Le retour au pays de Madame Victoire Ingabire
Le retour annoncé de la présidente du parti FDU, mais qui a pris de court le pouvoir de Kigali, a remis les « Hutu de service » au premier plan dans la campagne visant à discréditer Madame Victoire Ingabire. Ces autorités politiques, souvent évoluant sous le couvert de minuscules partis politiques qui ne sont en fait que des excroissances du FPR (PSD, PL, PDI, …) ont été appelées à monter au créneau pour condamner les premières déclarations de Madame Victoire Ingabire quand elle demandait aux Rwandais ne plus avoir peur de revendiquer leurs droits. Ces « Hutu de service » furent alors sommés de se désolidariser publiquement des propos de la présidente des FDU surtout quand elle a dit que pour une vraie réconciliation, les auteurs des crimes de guerre et autres crimes contre l’humanité devraient aussi répondre de ces crimes. Pour le FPR, toute allusion aux crimes commis par ses soldats doit être assimilée au « révisionnisme » et autre « idéologie du génocide », crimes lourdement réprimés par les lois liberticides instaurées par Kagame.
Du coup, le Sheih Fazil Harelimana, associé au gouvernement comme ministre de la sécurité sur le compte du fantomatique parti PDI, a été le premier à brandir les lois taillées sur mesure pour bâillonner l’opposition pour les appliquer à Madame Victoire Ingabire.

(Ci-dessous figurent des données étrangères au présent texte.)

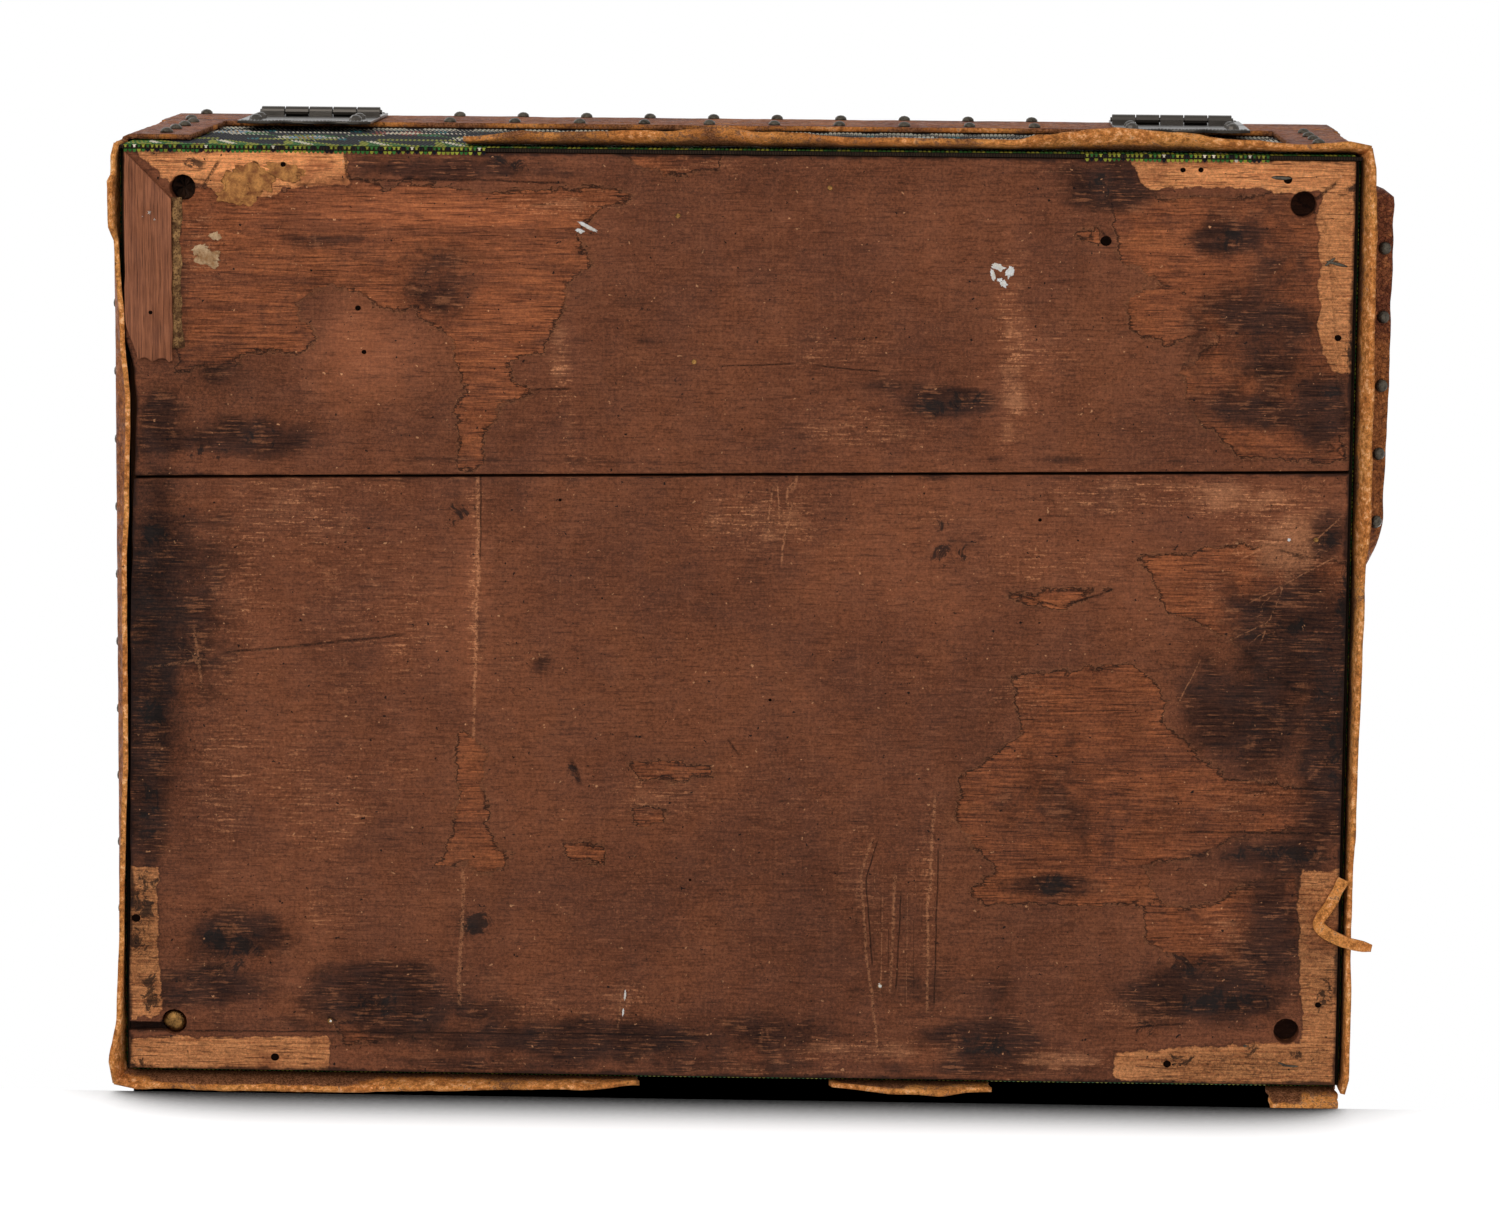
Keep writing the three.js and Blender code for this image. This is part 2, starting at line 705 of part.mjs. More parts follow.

Quelque temps après, ce fut le tour du Dr Ntawukuriryayo Jean Damascène, actuellement vice-président de l’assemblée nationale sur le compte du moribond parti PSD. Ce « Hutu de service » originaire de Gitarama devait redoubler de zèle pour manifester à ses maîtres sa plus grande loyauté. Il poussa le cynisme jusqu’à déclarer qu’après 1994, il n’avait jamais constaté de peur chez aucun Rwandais. Dans la foulée, ce fut le tour de l’ancien journaliste François Byabarumwanzi aujourd’hui député sur le compte du petit parti doublon du FPR nommé PL. Il confessa sa foi aux principes du FPR et voua aux gémonies les revendications légitimes du parti FDU en les qualifiant de divisionnisme. Il ne faisait que jouer le rôle que lui ont assigné ses maîtres et il en aura encore l’occasion.
« A ce que Makuza vient de dire, je n’ajoute rien »
Cette réplique a été rendue célèbre par les annales des travaux de l’Assemblée nationale sous la première république (1961-1973). Monsieur Anastase Makuza, est un des pères de la révolution de 1959 et l’un des plus brillants cadres de l’administration coloniale.
Il siégeait à l’Assemblée aux côtés des collègues députés qui pour la plupart n’avaient pas son érudition. Si bien que quand il venait d’intervenir tout le monde était soulagé car chacun pouvait se réfugier dans la formule magique « à ce que Makuza vient de dire je n’ajoute rien… », tout en étant sûr de ne pas avoir fait un mauvais choix car Makuza était « infaillible ».
Ironie de l’Histoire : c’est son fils, Bernard de son prénom, qui est, en tant que Premier Ministre de Kagame, poste aussi symbolique que frustrant (car sans aucune prérogative et journellement humilié) est dernièrement monté au créneau pour dénoncer l’hommage que la présidente des FDU entendait rendre aux pères de la démocratie en se recueillant sur la tombe de Dominique Mbonyumutwa, le compagnon de lutte de feu Anastase Makuza, père de Bernard Makuza.
Une grande torture morale
Il apparaît que ces « Hutu de service » sont en réalité des otages politiques qui souffrent énormément car ils doivent au jour le jour poser des actes et prononcer des paroles totalement contraires à leurs intimes convictions. Ce faisant, ils sont frustrés au fond d’eux-même et ont perdu toute crédibilité au sein de leur communauté. Mais le FPR agit sans aucun état d’âme quand il s’agit d’asseoir son pouvoir dictatorial au Rwanda ; il se « fout pas mal » de la situation des « Hutu de service ». Prions pour eux.